**YOUR INSTRUCTIONS**
Set down, exactly as they appear, the lines from the line holding "cad_parts[node].hide_render = cad_parts[node].hide_viewport" through the line holding "Colour = Triple", inclusive; output nothing outside that range.

**GIVEN MATERIAL**
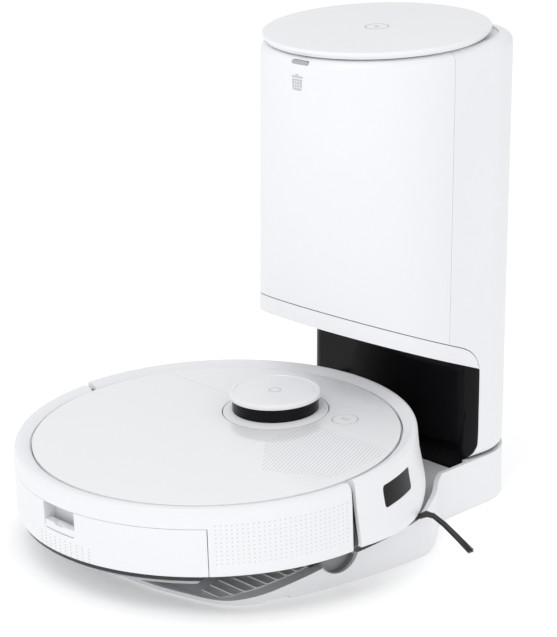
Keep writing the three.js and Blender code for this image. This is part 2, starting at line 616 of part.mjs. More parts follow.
function wheelArm(side) {
  const [pivotY, pivotZ] = ARM_PIVOT;
  const arm = join(
    bar(6, 95, 104, pivotY, pivotZ, 20),
    sideways([[pivotY, pivotZ + 5], [pivotY, pivotZ - 6], [0, WHEEL_RADIUS - 9], [-10, WHEEL_RADIUS - 4],
      [-10, WHEEL_RADIUS + 6], [-2, WHEEL_RADIUS + 10]], 96, 104),
    bar(3, 103, 122, 0, WHEEL_RADIUS, 16));
  const drilled = cut(arm, bar(2.2, 90, 110, pivotY, pivotZ, 12));
  return onSide(side, drilled);
}

/** Tyre with a blocky tread. */
function driveTyre(side) {
  const count = 24;
  const tread = Array.from({ length: count * 2 }, (_, i) => {
    const angle = (i / (count * 2)) * 2 * Math.PI + Math.PI / (count * 2);
    const radius = WHEEL_RADIUS - (Math.floor(i / 2) % 2) * 2;
    return [radius * Math.cos(angle), radius * Math.sin(angle)];
  });
  const tyre = cut(prism(tread, -WHEEL_WIDTH / 2, WHEEL_WIDTH / 2), disc(24.6, -20, 20, 32));
  return tyre.rotateY(Math.PI / 2).translate(side * WHEEL_X, 0, WHEEL_RADIUS);
}

function wheelHub(side) {
  const rim = turned([[0, 5.4], [8, 5.4], [8, -3], [21, -3], [21, -10], [24.2, -10], [24.2, 10],
    [21.5, 10], [19, 8], [0, 8]], 32);
  const hub = cut(rim, disc(3.3, -30, 6, 16));
  return hub.rotateY(side * Math.PI / 2).translate(side * WHEEL_X, 0, WHEEL_RADIUS);
}

function casterFork() {
  const body = join(disc(21, 11, 15.5, 32).translate(0, CASTER_Y, 0),
    ...[-1, 1].map((side) => block([side * 10.2 - 2, CASTER_Y - 15, 11], [side * 10.2 + 2, CASTER_Y + 4, 27])),
    block([-12.2, CASTER_Y - 15, 27], [12.2, CASTER_Y + 8, 30.4]));
  const slot = block([-8.2, CASTER_Y - 23, 0], [8.2, CASTER_Y + 10, 27]);
  return cut(body, slot, bar(1.9, -9.4, 9.4, CASTER_Y - CASTER_TRAIL, 12.8, 12));
}

const casterWheel = () => join(bar(12.6, -7.6, 7.6, CASTER_Y - CASTER_TRAIL, 12.8, 28),
  bar(1.5, -9.2, 9.2, CASTER_Y - CASTER_TRAIL, 12.8, 12));

/** Side brush hub with three short stems. */
function sideBrush(side) {
  const hub = join(disc(13, 4.2, 7.6, 24), disc(5.6, 7.4, 18, 16), ...[0, 1, 2].map((arm) =>
    block([8, -3, 4.2], [26, 3, 7.4]).rotateZ((arm * 2 * Math.PI) / 3 + 0.1)));
  return onSide(side, hub).translate(side * SIDE_BRUSH_PLACE[0], SIDE_BRUSH_PLACE[1], 0);
}

/** Flexible bristle tuft that lies out over the dock's rim. */
function sideBristles(side) {
  const route = [[137, 90.5, 7.9], [148, 91, 7.9], [156, 93, 9.5], [166, 97, 9.5], [180, 100, 3],
    [206, 103, -9.5]];
  const half = [2.2, 2.4, 2.6, 2.8, 3.4, 4.4];
  const rings = route.map(([x, y, z], i) => [[x, y - half[i], z - 1], [x, y + half[i], z - 1],
    [x, y + half[i], z + 1], [x, y - half[i], z + 1]]);
  const position = rings.flat(2);
  const index = [];
  for (let i = 0; i + 1 < rings.length; i += 1) {
    for (let k = 0; k < 4; k += 1) {
      const [a, b, c, d] = [i * 4 + k, i * 4 + ((k + 1) % 4), (i + 1) * 4 + ((k + 1) % 4), (i + 1) * 4 + k];
      index.push(a, b, c, a, c, d);
    }
  }
  const last = (rings.length - 1) * 4;
  index.push(0, 2, 1, 0, 3, 2, last, last + 1, last + 2, last, last + 2, last + 3);
  const tuft = new THREE.BufferGeometry();
  tuft.setAttribute("position", new THREE.Float32BufferAttribute(position, 3));
  tuft.setIndex(index);
  return onSide(side, geometryOf(solid(tuft)));
}

/** Outer form of the water tank, grown all round by one amount and outwards by another. */
function tankSolid(grow = 0, outwards = grow) {
  const [low, high] = [TANK_Z[0] - grow, TANK_Z[1] + grow];
  const round = disc(BODY_RADIUS + outwards, low, high, 72);
  const reach = 260;
  const spread = Math.tan(TANK_ANGLE) * reach + grow * 1.4;
  const narrow = Math.tan(TANK_ANGLE) * -TANK_FRONT_Y + grow * 1.4;
  const plan = prism([[-narrow, TANK_FRONT_Y + grow], [-spread, -reach], [spread, -reach],
    [narrow, TANK_FRONT_Y + grow]], low - 1, high + 1);
  return common(round, plan);
}

function waterTank() {
  const hollow = common(tankSolid(-2.4), block([-96, -158, 0], [96, 0, 100]));
  const filler = disc(9, 50, 80, 20).translate(58, -128, 0);
  const grip = block([-20, -200, 37], [20, -162, 70]);
  return cut(tankSolid(), hollow, filler, grip);
}

/** Sprung latch bar at the foot of the tank's grip. */
function tankRelease() {
  const outer = disc(BODY_RADIUS - 0.6, 37.4, 43.6, 96);
  return common(outer, block([-19.4, -190, 0], [19.4, -165.2, 80]));
}

const mopOutline = (radius, front, side) => {
  const shape = Array.from({ length: 25 }, (_, i) => {
    const angle = -Math.PI / 2 + ((i / 24) * 2 - 1) * side;
    return [radius * Math.cos(angle), radius * Math.sin(angle)];
  });
  return [...shape, [shape.at(-1)[0] - 6, front], [shape[0][0] + 6, front]];
};

const mopPlate = () => prism(mopOutline(173.4, TANK_FRONT_Y - 3, 0.76), 6.2, TANK_Z[0] - GAP);
const mopPad = () => prism(mopOutline(168, TANK_FRONT_Y - 6, 0.74), 0.8, 5.8);

// ---- assembly -----------------------------------------------------------
const object = new THREE.Group();
const robot = new THREE.Group();
robot.position.set(...ROBOT_PLACE);
robot.rotation.x = ROBOT_PITCH;

function add(group, name, geometry, material) {
  const mesh = new THREE.Mesh(geometry, material);
  mesh.name = name;
  group.add(mesh);
}

const SIDES = [["left", -1], ["right", 1]];

add(object, "dock_base", dockBase(), WHITE);
SIDES.forEach(([word, side]) => add(object, `ramp_tread_${word}`, treadPad(side), GREY));
footPlaces().forEach((place, i) =>
  add(object, `foot_strip_${["front", "middle", "rear"][i]}`, footStrip(place), RUBBER));
SIDES.forEach(([word, side]) => add(object, `dock_contact_${word}`, contactPost(side), METAL));
add(object, "port_seal", portSeal(), RUBBER);
add(object, "dust_duct", dustDuct(), DARK);
add(object, "tower_shell", towerShell(), WHITE);
add(object, "tower_front_cover", towerFrontCover(), WHITE);
add(object, "tower_skirt", towerSkirt(), WHITE);
add(object, "recess_panel", recessPanel(), BLACK_GLOSS);
add(object, "bag_deck", bagDeck(), GREY);
add(object, "bag_collar", bagCollar(), GREY);
add(object, "dust_bag", dustBag(), CLOTH);
add(object, "dock_fan", dockFan(), DARK);
add(object, "status_light", statusLight(), LED);
add(object, "power_inlet", powerInlet(), DARK);
add(object, "dock_hinge_pin", dockHingePin(), METAL);
add(object, "dock_lid", dockLid(), WHITE);

add(robot, "chassis", chassis(), DARK);
add(robot, "upper_shell", upperShell(), WHITE);
add(robot, "top_lid", topLid(), WHITE_GLOSS);
add(robot, "bumper", bumper(), WHITE);
add(robot, "turret_collar", turretCollar(), WHITE);
add(robot, "turret_window", turretWindow(), BLACK_GLOSS);
add(robot, "turret_cap", turretCap(), WHITE_GLOSS);
add(robot, "lidar_rotor", lidarRotor(), DARK);
add(robot, "power_button", powerButton(), WHITE_GLOSS);
add(robot, "dust_bin", dustBin(), GREY);
add(robot, "bin_filter", binFilter(), CLOTH);
add(robot, "blower", blower(), DARK);
add(robot, "battery_pack", batteryPack(), DARK);
add(robot, "main_board", mainBoard(), GREY);
add(robot, "brush_guard", brushGuard(), DARK);
add(robot, "brush_roller", brushRoller(), RUBBER);
add(robot, "caster_fork", casterFork(), GREY);
add(robot, "caster_wheel", casterWheel(), RUBBER);
add(robot, "water_tank", waterTank(), WHITE);
add(robot, "tank_release", tankRelease(), WHITE);
add(robot, "mop_plate", mopPlate(), DARK);
add(robot, "mop_pad", mopPad(), CLOTH);
SIDES.forEach(([word, side]) => {
  add(robot, `lid_pin_${word}`, lidPin(side), METAL);
  add(robot, `sensor_window_${word}`, sensorWindow(side), BLACK_GLOSS);
  add(robot, `wheel_arm_${word}`, wheelArm(side), GREY);
  add(robot, `drive_tyre_${word}`, driveTyre(side), RUBBER);
  add(robot, `wheel_hub_${word}`, wheelHub(side), GREY);
  add(robot, `side_brush_${word}`, sideBrush(side), RUBBER);
  add(robot, `side_bristles_${word}`, sideBristles(side), RUBBER);
});
object.add(robot);

export default object;
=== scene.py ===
"""A robot vacuum parked on its self-emptying dock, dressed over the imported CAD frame.

Lengths in this file are millimetres until Workshop turns them into metres.
The robot is modelled level in its own frame and then tilted onto the dock's ramp.
"""

from __future__ import annotations

import logging
import math
from dataclasses import dataclass
from enum import Enum
from typing import Callable, Iterable, Sequence

import bpy
from mathutils import Matrix, Vector


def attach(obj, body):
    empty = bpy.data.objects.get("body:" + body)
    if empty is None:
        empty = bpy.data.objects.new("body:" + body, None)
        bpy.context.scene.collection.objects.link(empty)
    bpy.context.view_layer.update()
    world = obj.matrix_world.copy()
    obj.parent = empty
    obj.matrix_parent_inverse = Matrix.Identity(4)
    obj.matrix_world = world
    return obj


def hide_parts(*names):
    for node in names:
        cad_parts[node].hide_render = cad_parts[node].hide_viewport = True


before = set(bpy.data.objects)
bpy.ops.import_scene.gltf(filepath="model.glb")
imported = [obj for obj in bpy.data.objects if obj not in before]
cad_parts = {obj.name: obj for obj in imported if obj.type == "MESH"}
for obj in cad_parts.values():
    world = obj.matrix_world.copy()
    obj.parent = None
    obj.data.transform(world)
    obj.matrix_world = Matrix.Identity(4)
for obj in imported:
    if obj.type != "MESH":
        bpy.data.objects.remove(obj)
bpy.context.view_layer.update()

log = logging.getLogger("scene")

MM = 0.001
Pair = tuple[float, float]
Triple = tuple[float, float, float]
Corner = Triple
Colour = Triple

ROBOT_PITCH = math.radians(2.68)
ROBOT_PLACE: Triple = (0.0, 3.51, 24.88)
FINE = 192  # steps round a large circle
MEDIUM = 96
COARSE = 40
SIDES = ((1, "right"), (-1, "left"))


# ---- plane geometry -------------------------------------------------------------------
def rounded(corners: Sequence[Corner], steps: int = 6, closed: bool = True) -> list[Pair]:
    """Replaces each corner of an outline by an arc.

    Args:
        corners: u, v and corner radius of each corner, in order.
        steps: segments in each arc.
        closed: whether the last corner joins the first.

    Returns:
        The outline's points.
    """
    points: list[Pair] = []
    count = len(corners)
    for i, (u, v, radius) in enumerate(corners):
        end = not closed and i in (0, count - 1)
        if radius <= 0 or end:
            points.append((u, v))
            continue
        here = Vector((u, v))
        back = (Vector(corners[i - 1][:2]) - here).normalized()
        ahead = (Vector(corners[(i + 1) % count][:2]) - here).normalized()
        half = back.angle(ahead) / 2
        centre = here + (back + ahead).normalized() * (radius / math.sin(half))
        reach = radius / math.tan(half)
        first, last = here + back * reach - centre, here + ahead * reach - centre
        sweep = first.angle_signed(last)
        for k in range(steps + 1):
            turn = first.copy()
            turn.rotate(Matrix.Rotation(-sweep * k / steps, 2))
            points.append(tuple(centre + turn))
    return points


def arc(centre: Pair, radius: float, start: float, end: float, steps: int) -> list[Pair]:
    """Points along a circle between two angles in degrees.

    Args:
        centre: the circle's centre.
        radius: its radius.
        start: first angle from +u.
        end: last angle.
        steps: segments between them.

    Returns:
        The points, both ends included.
    """
    turns = (math.radians(start + (end - start) * i / steps) for i in range(steps + 1))
    return [(centre[0] + radius * math.cos(t), centre[1] + radius * math.sin(t)) for t in turns]


def flowing(points: Sequence[Pair], steps: int = 4) -> list[Pair]:
    """A smooth curve through points.

    Args:
        points: the points it passes through.
        steps: segments between each two of them.

    Returns:
        Points along the curve, both ends included.
    """
    ends = [points[0], *points, points[-1]]
    made: list[Pair] = []
    for p0, p1, p2, p3 in zip(ends, ends[1:], ends[2:], ends[3:]):
        for k in range(steps):
            t = k / steps
            made.append(tuple(
                0.5 * (2 * b + (c - a) * t + (2 * a - 5 * b + 4 * c - d) * t * t
                       + (3 * b - a - 3 * c + d) * t ** 3)
                for a, b, c, d in zip(p0, p1, p2, p3)))
    return [*made, points[-1]]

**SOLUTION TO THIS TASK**
        cad_parts[node].hide_render = cad_parts[node].hide_viewport = True


before = set(bpy.data.objects)
bpy.ops.import_scene.gltf(filepath="model.glb")
imported = [obj for obj in bpy.data.objects if obj not in before]
cad_parts = {obj.name: obj for obj in imported if obj.type == "MESH"}
for obj in cad_parts.values():
    world = obj.matrix_world.copy()
    obj.parent = None
    obj.data.transform(world)
    obj.matrix_world = Matrix.Identity(4)
for obj in imported:
    if obj.type != "MESH":
        bpy.data.objects.remove(obj)
bpy.context.view_layer.update()

log = logging.getLogger("scene")

MM = 0.001
Pair = tuple[float, float]
Triple = tuple[float, float, float]
Corner = Triple
Colour = Triple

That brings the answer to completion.